"With deep divisions in the Tory party, Boris’ government is a minority government in all but name."ANDREW PARSONS / I-IMAGES

“It’s the arrogance. It’s the contempt. That’s what gets me." The United Kingdom’s new Prime Minister, Boris Johnson, once commented that Brown’s succession to Blair – without calling a General Election – was “as democratically proper as the transition from Claudius to Nero”. Then, on the steps of 10 Downing Street, Boris paraded Britain as a “home of democracy”. Now, looking at how Boris was elected, his concern for democracy proves little more than window dressing, and his disgust at Brown's arrogance merely tongue-in-cheek.

Our new PM was elected by the 160,000 Tory party members – a staggering 0.2% of the UK's population. Of these individuals, the majority are over 55 years of age and believe that Islam is “a threat to the British way of life” and “Trump would be a good British Prime Minister.” 

The mandate of a reactionary, unrepresentative slither of society is no mandate at all. The recent defeat in the Brecon and Radnorshire by-election leaves Boris' government with a working majority of just one. With deep divisions in the Tory party, Boris’ government is a minority government in all but name.

 "The youth and working class should not simply despair at Boris’ victory, but start organising for his inevitable defeat."

Boris is plagued with the same Brexit problem as his predecessor. There is no majority for the final deal offered to Britain. Right now, there is parliamentary paralysis, and Boris’ jingoistic, Little-Englander rhetoric cannot change this fact. Halloween is a fitting date for our proposed exit from the EU: a spectre is certainly haunting Parliament – the spectre of a cliff-edge Brexit. This would be devastating for British trade, instigate the breakup of the Union and most likely cause a decisive split in the Tory Party. 

Though the jesters have taken over the court, we would be wrong to mistake Boris for a mere clown. Homophobic, sexist, duplicitous, conniving and racist, his deplorable tenure as Foreign Secretary offers a chilling window onto what is to come. His signing off on arms exports to the Saudi regime, fuelling the destruction of Yemen, was recently found unlawful by the Court of Appeal. Beyond his proclivity not to read briefing notes, it is his uncritical support for the British Arms industry which reveals where exactly his priorities lie: innocent life is ultimately the price paid for profit.

It is easy to fall into disillusionment as we observe the rise of demagogues around the world. Indeed, Johnson’s relationship to Trump is like that of a poodle and a master. A no-deal Brexit, far from ensuring so-called 'sovereignty', will open up our public services to the plunder of American corporations. Trump has already said as much.

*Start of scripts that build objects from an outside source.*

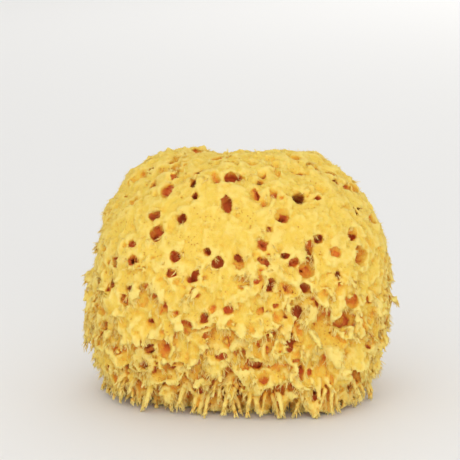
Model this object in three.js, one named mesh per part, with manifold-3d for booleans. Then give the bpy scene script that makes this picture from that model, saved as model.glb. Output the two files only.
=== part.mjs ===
// A bath sponge: the cleaned, dried skeleton of one Mediterranean honeycomb sponge, cut off flat where it grew on rock.
// It is one piece, a rounded lump with a few broad swellings. Its mouths open all over it into blind canals.
// Millimetres, +Z up, the showy side towards -Y, the origin at the middle of the underside.
import * as THREE from "three";
import { mergeVertices } from "three/addons/utils/BufferGeometryUtils.js";
import Module from "manifold-3d";

const WIDTH = 100;
const DEPTH = 74;
const HEIGHT = 80;

const FULLNESS = 2.8; // 2 makes the lump an ellipsoid, and more makes it boxier
const CUT_DEPTH = 0.1; // how much of the grown height was left on the rock
const BODY_DETAIL = 8;
const MOUTH_SIDES = 8;
const SMALL_MOUTH = { width: 3, sides: 6 }; // one no wider than this has fewer sides
const FLARE = 4; // how far a canal's cutter stands out of its mouth

// The broad swellings: the bearing round the sponge from the front, the rise above its middle, and the height of each.
const SWELLINGS = [
  { bearing: 6, rise: 6, height: 2.4 },
  { bearing: -34, rise: 4, height: 2.2 },
  { bearing: 40, rise: -26, height: 3.6 },
  { bearing: -44, rise: -46, height: -4 },
  { bearing: -64, rise: 36, height: -3 },
  { bearing: 58, rise: 40, height: -2.2 },
  { bearing: 96, rise: 4, height: 4 },
  { bearing: 138, rise: -28, height: 3 },
  { bearing: 172, rise: 10, height: 4.2 },
  { bearing: -146, rise: 12, height: -2.6 },
  { bearing: -100, rise: -12, height: 3.6 },
  { bearing: -118, rise: 50, height: 3.4 },
  { bearing: 116, rise: 54, height: 3.2 },
  { bearing: -10, rise: 64, height: 2 },
  { bearing: 158, rise: 48, height: -3.4 },
  { bearing: -168, rise: -34, height: 2.6 },
];
const SWELLING_SPREAD = 0.38; // radians from its top to where a swelling has mostly faded

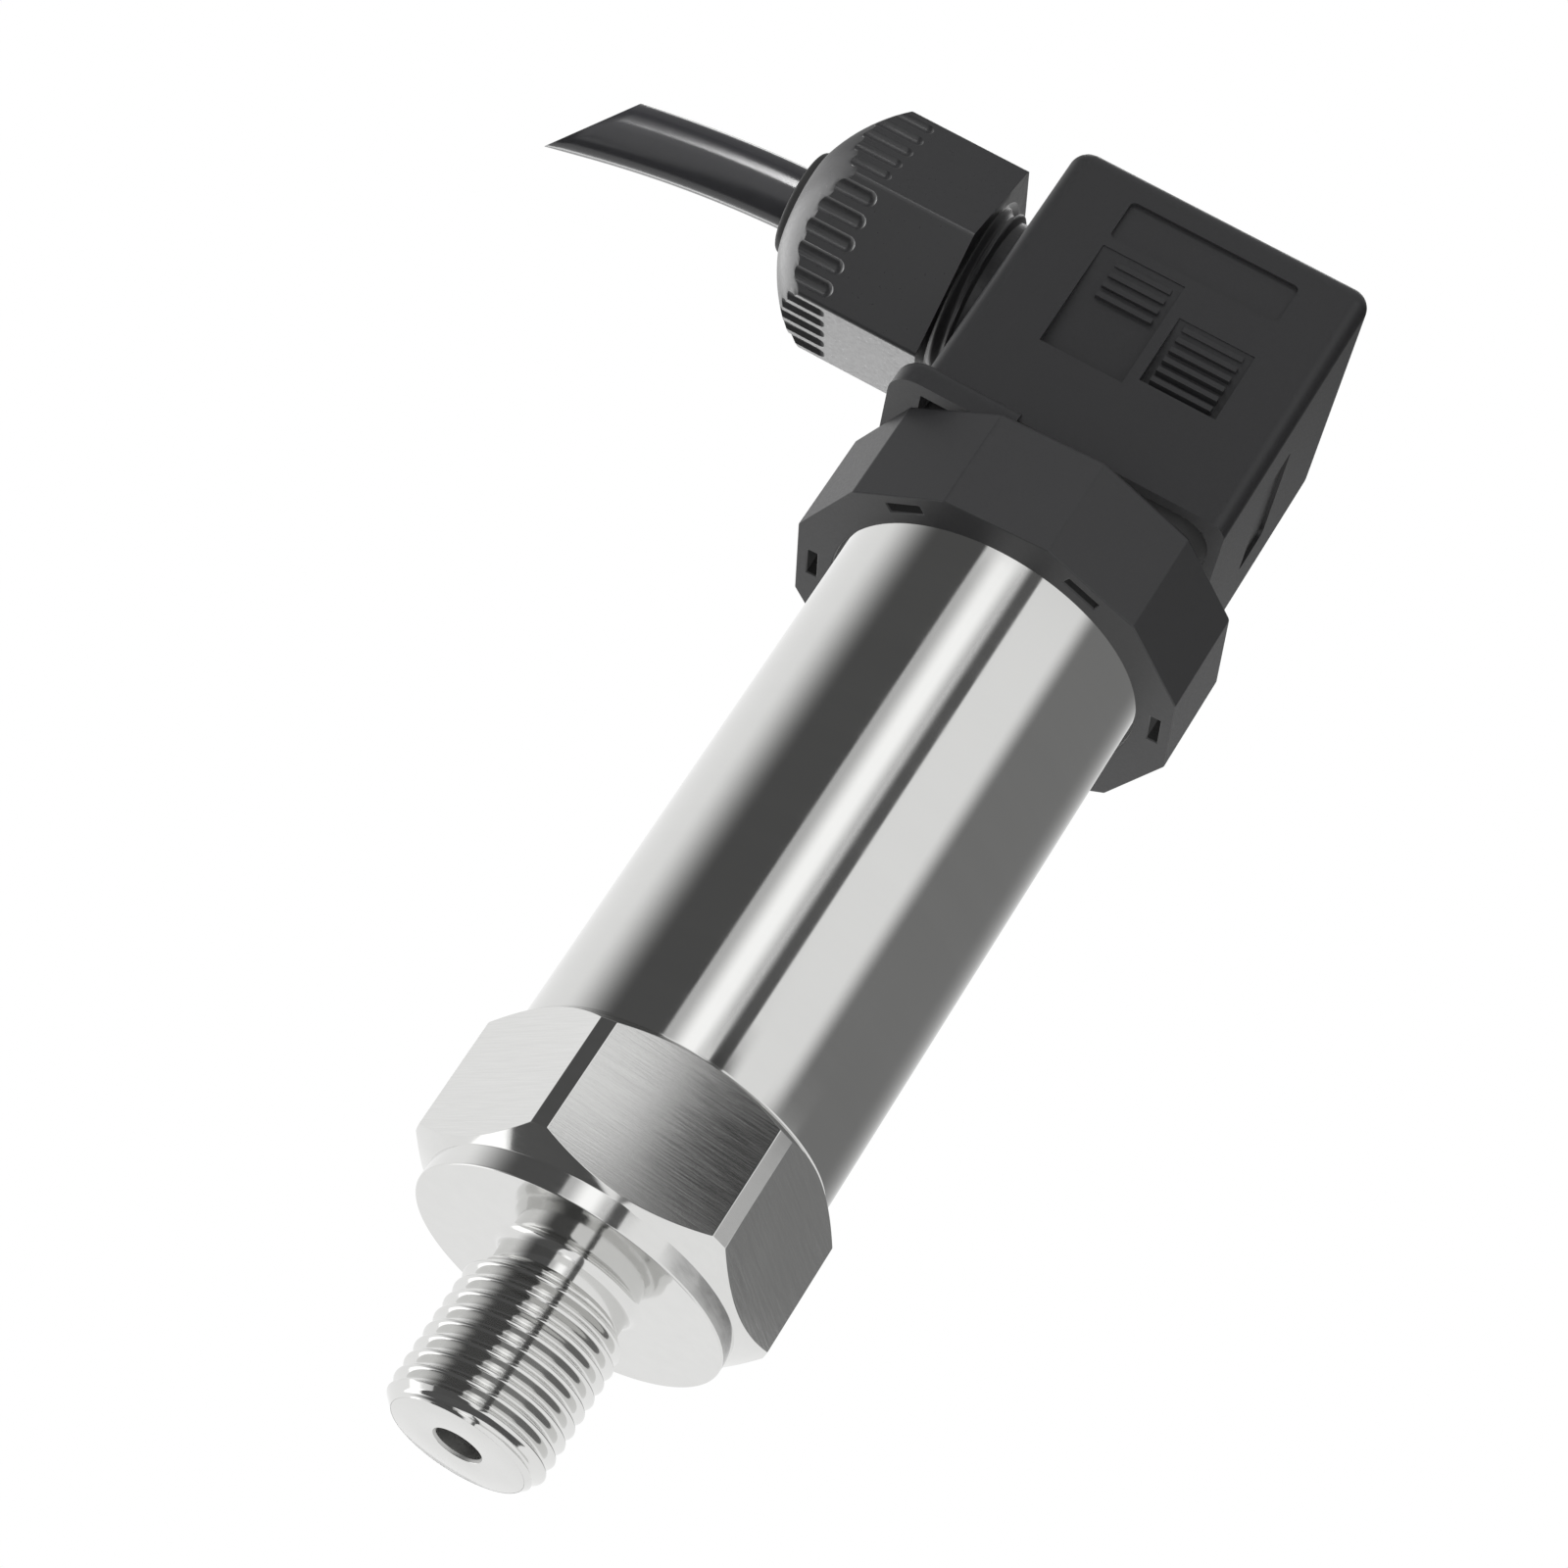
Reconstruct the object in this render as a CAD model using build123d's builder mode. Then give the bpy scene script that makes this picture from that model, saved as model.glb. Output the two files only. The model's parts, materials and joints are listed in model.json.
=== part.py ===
from build123d import *
from math import cos, radians, sin, tan
import os

# Pressure transmitter with a right-angle plug connector
# Millimetres. +Z runs from the process thread up to the plug, on the housing's axis.
# The origin is the centre of the seal face, where the port meets its threaded boss.
# The cable gland points along -X and the plug's broad face looks along -Y.

# Pressure port, turned from hexagon bar
thread_dia = 13.157
thread_reach = 15.2
tip_chamfer = 1.0
neck_dia = 10.8
neck_length = 3.2
neck_fillet = 0.9
pressure_bore = 3.8
bore_chamfer = 0.35
seal_dia = 26.0
seal_rim = 1.8
hex_flats = 27.0
hex_turned_dia = 30.4
hex_length = 12.6
hex_chamfer_angle = 36
hex_clocking = 9.5
edge_break = 0.25

# Tube housing
tube_dia = 26.7
tube_wall = 1.2
tube_seen = 49.1
tube_in_collar = 3.0
spigot_length = 4.0
fit_gap = 0.05

# Sensor cell and its ring
cell_dia = 19.0
cell_height = 11.0
cell_gap = 0.05
chamber_dia = 16.0
chamber_depth = 0.8
diaphragm_thick = 0.2
diaphragm_ripple = 0.25
ripple_count = 4
groove_depth = 1.5
groove_width = 2.2
groove_height = 2.6
pin_dia = 0.9
pin_ring_dia = 9.0
pin_count = 5
pin_rise = 1.6
ring_wall = 3.5
ring_height = 3.0
ring_slot = 2.5
ring_below_spigot = 0.4
ring_wider = 1.0

# Amplifier board and its holder
holder_dia = 22.6
holder_height = 4.0
holder_floor = 1.0
board_width = 18.0
board_height = 34.0
board_thick = 1.6
board_corner = 0.8
wire_dia = 1.3
wire_drop = 2.0
trim_size = 6.0
trim_deep = 3.2
trim_drop = 8.5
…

"The parliamentary paralysis can only be broken with a General Election."

However, the youth and working class should not simply despair at Boris’ victory, but start organising for his inevitable defeat. The status quo is clearly broken, and faith in the system run by and for a tiny minority is quickly depleting. After a decade of austerity it is no surprise that Corbyn’s message and manifesto resonated with the downtrodden majority: his election as the leader of the Labour Party was an expression of total disillusionment with mainstream British politics. 

With a new economic slump looming, many people have been completely left behind. Any growth which occurred since 2008 was built not on investment in the economy, but on the driving down of wages and living conditions. The resulting despair and disillusionment with the status quo is the basis of Britain’s political turmoil, and the same process is occurring across the world. The labour movement and mass left organisations’ general failure to provide a genuine socialist programme – which could channel this social crisis – has paved the way for reaction.


Mountain View

We should welcome Trump to the UK with open arms

However, we should draw great inspiration from the militant mood at the recent ‘f*ck govt, f*ck Boris’ demonstration, which attracted around 10,000 protesters on Johnson’s first day in office. People are taking action. Hundreds of canvassers gathered last month to launch the ‘Unseat Johnson’ campaign, challenging the meagre majority that Boris currently holds.

This rejection of Boris and the rotten party he represents must be given a political expression. If Labour and the Trade Union’s channelled the energy seen recently on the streets of London into mass strikes, demonstrations and protests, this fragile government could be brought down in a matter of weeks.

The parliamentary paralysis can only be broken with a General Election.